::: Rows :::

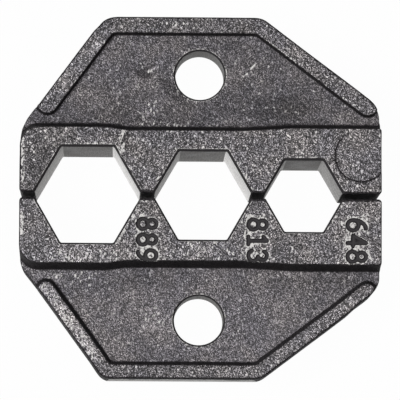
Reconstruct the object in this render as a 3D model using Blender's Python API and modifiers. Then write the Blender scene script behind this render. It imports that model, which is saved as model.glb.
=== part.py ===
"""Crimp die: the two halves of a hexagonal crimp die for a hand crimping tool.

Both halves are the same steel casting. A thick band along the parting face holds three
half-hexagon nests, and a thinner tang behind it carries the screw hole and a raised rim
along its outer edge. The lower half is the upper half's casting turned over about X.

Metres, +Z up: the die lies on its face, X runs along the nests, and Y is the direction
in which the halves close. The casting is modelled about its own mid plane, with its
parting face at Y = 0 and its tang towards +Y.
"""
import math

import bmesh
import bpy
from mathutils import Vector

# The nests, from left to right: size across flats, and the lands that part them.
NEST_SIZES = (0.00889, 0.008128, 0.006477)
NEST_CORNER_RADIUS = 0.00025
LAND_LEFT = 0.00152
LAND_BETWEEN = 0.00146
LAND_RIGHT = 0.00388

# The nest band. Its shoulder faces the tang and is relieved a little in the middle.
WALL_BEHIND_NESTS = 0.002025
BAND_STEP = 0.0015875
LAND_CORNER_RADIUS = 0.00035
BAND_LEFT_CORNER_RADIUS = 0.0019
BAND_RIGHT_CORNER_RADIUS = 0.0003
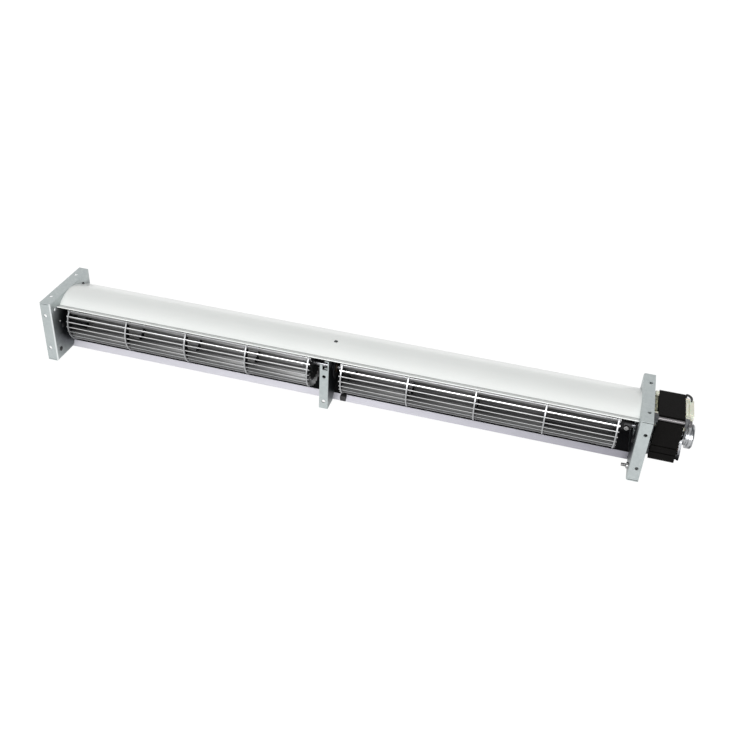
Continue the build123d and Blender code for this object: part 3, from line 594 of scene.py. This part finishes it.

:::

### Requirements
Each record above should be returned exactly as it appears.

### Result of this exercise
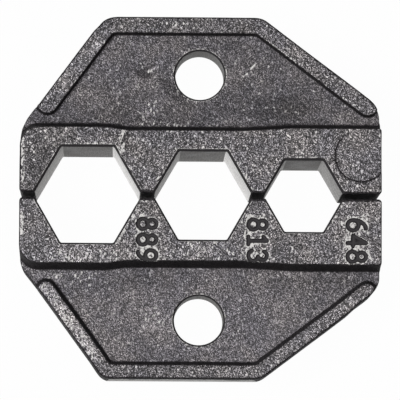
Reconstruct the object in this render as a 3D model using Blender's Python API and modifiers. Then write the Blender scene script behind this render. It imports that model, which is saved as model.glb.
=== part.py ===
"""Crimp die: the two halves of a hexagonal crimp die for a hand crimping tool.

Both halves are the same steel casting. A thick band along the parting face holds three
half-hexagon nests, and a thinner tang behind it carries the screw hole and a raised rim
along its outer edge. The lower half is the upper half's casting turned over about X.

Metres, +Z up: the die lies on its face, X runs along the nests, and Y is the direction
in which the halves close. The casting is modelled about its own mid plane, with its
parting face at Y = 0 and its tang towards +Y.
"""
import math

import bmesh
import bpy
from mathutils import Vector

# The nests, from left to right: size across flats, and the lands that part them.
NEST_SIZES = (0.00889, 0.008128, 0.006477)
NEST_CORNER_RADIUS = 0.00025
LAND_LEFT = 0.00152
LAND_BETWEEN = 0.00146
LAND_RIGHT = 0.00388

# The nest band. Its shoulder faces the tang and is relieved a little in the middle.
WALL_BEHIND_NESTS = 0.002025
BAND_STEP = 0.0015875
LAND_CORNER_RADIUS = 0.00035
BAND_LEFT_CORNER_RADIUS = 0.0019
BAND_RIGHT_CORNER_RADIUS = 0.0003
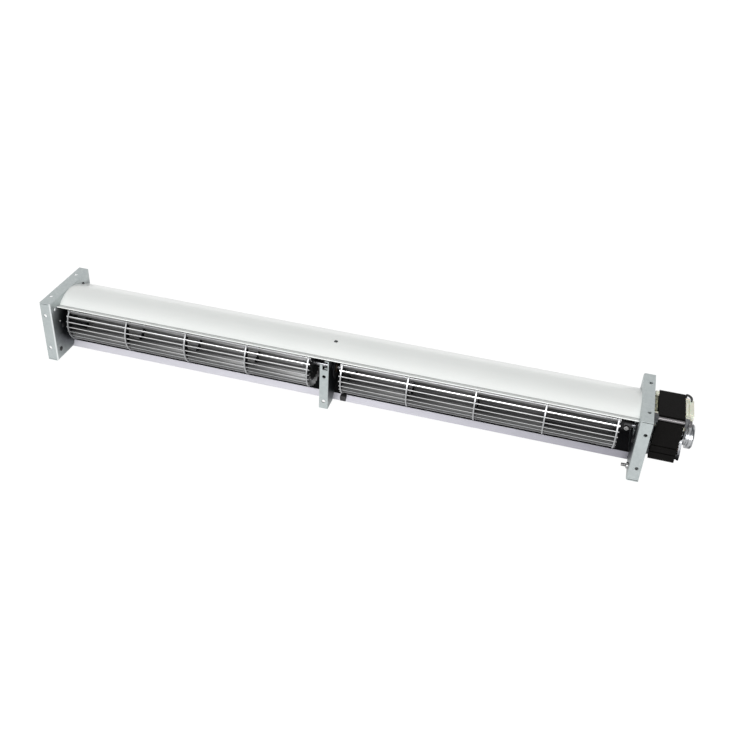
Continue the build123d and Blender code for this object: part 3, from line 594 of scene.py. This part finishes it.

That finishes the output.